The present perspective does suggest, however, certain modifications in how we think about our observations, and points toward the inclusion of a wider range of observations than has been typical in psychoanalytic practice. It also suggests that the path between early experiences and later transference reactions may be more continuous than has been typically portrayed; that interactions with many figures throughout the person's life tend to occur in such a way as to confirm and perpetuate the modes of perception and reaction that eventually appear as transferences in the patient's analysis; that transference reactions, even when seemingly unrelated to the reality of the analyst or the analysis, are often symbolic expressions of conflicted perceptions of what has actually transpired, or at least of the personal meanings which actual events and characteristics have had for the patient; that accommodation occurs to such a slight degree in some interpersonal and affective schemas both because of the ambiguity in this realm, which makes it harder to know when disconfirmations have occurred, and because of the reactivity of events in this realm to our own actions: What we expect to occur is likely to happen even if it would not have been likely to occur if it were non expected (and if we did not act accordingly).
The potential value of conceptualizing transference phenomena as reflecting schemas in which assimilation predominates over accommodation has not been exhausted by the considerations put forth here. It is to be hoped that future efforts will carry this work forward.

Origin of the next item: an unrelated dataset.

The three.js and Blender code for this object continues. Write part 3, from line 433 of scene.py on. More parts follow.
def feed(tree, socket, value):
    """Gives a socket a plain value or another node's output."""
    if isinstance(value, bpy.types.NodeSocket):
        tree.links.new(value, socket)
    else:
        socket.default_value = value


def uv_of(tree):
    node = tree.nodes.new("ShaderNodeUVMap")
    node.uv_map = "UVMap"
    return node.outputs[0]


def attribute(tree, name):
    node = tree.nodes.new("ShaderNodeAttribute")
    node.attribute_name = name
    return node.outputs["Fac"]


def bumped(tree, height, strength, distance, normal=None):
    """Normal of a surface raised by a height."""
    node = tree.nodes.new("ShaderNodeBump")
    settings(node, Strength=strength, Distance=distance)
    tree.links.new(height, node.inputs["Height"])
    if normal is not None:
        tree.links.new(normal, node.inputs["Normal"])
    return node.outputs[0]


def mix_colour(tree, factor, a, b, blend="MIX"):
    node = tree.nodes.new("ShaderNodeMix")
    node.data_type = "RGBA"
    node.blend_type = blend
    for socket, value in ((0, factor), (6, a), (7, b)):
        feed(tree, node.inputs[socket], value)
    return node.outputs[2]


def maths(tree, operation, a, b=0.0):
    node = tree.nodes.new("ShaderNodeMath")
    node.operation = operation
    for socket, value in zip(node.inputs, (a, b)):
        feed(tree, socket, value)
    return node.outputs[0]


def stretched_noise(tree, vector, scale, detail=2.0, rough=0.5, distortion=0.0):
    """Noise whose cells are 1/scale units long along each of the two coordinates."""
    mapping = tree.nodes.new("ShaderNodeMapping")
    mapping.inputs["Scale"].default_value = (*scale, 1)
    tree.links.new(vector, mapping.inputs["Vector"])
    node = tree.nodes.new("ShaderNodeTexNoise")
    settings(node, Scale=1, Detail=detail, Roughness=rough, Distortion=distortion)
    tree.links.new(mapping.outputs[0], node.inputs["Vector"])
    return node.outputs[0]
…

Transference phenomena have traditionally been viewed as reactions which are inappropriate and based on the distorting effect of the patient's past. At the same time, they convey an important reality about the patient's life (or at least his subjective life) and--it has been increasingly recognized--an important reality about the therapeutic interaction as well. Integrating these varying perspectives on transference has created some (not always clearly understood) theoretical difficulties. The present discussion has suggested that Piaget's notion of schema, with its stress on the simultaneous processes of assimilation and accommodation, can help to clarify these theoretical issues. By regarding transferences as schemas in which assimilation predominates over accommodation to an inordinate degree, one can incorporate both the traditional clinical knowledge about the distorting effects of transference and an emerging recognition of the importance of what actually transpires between patient and analyst. Such a way of looking at transference both points to and is aided by an understanding of the differences between the ways in which we learn about the physical world and the world of people and emotions. It also leads to a number of other important new questions for psychoanalytic inquiry and new perspectives on psychoanalytic practice.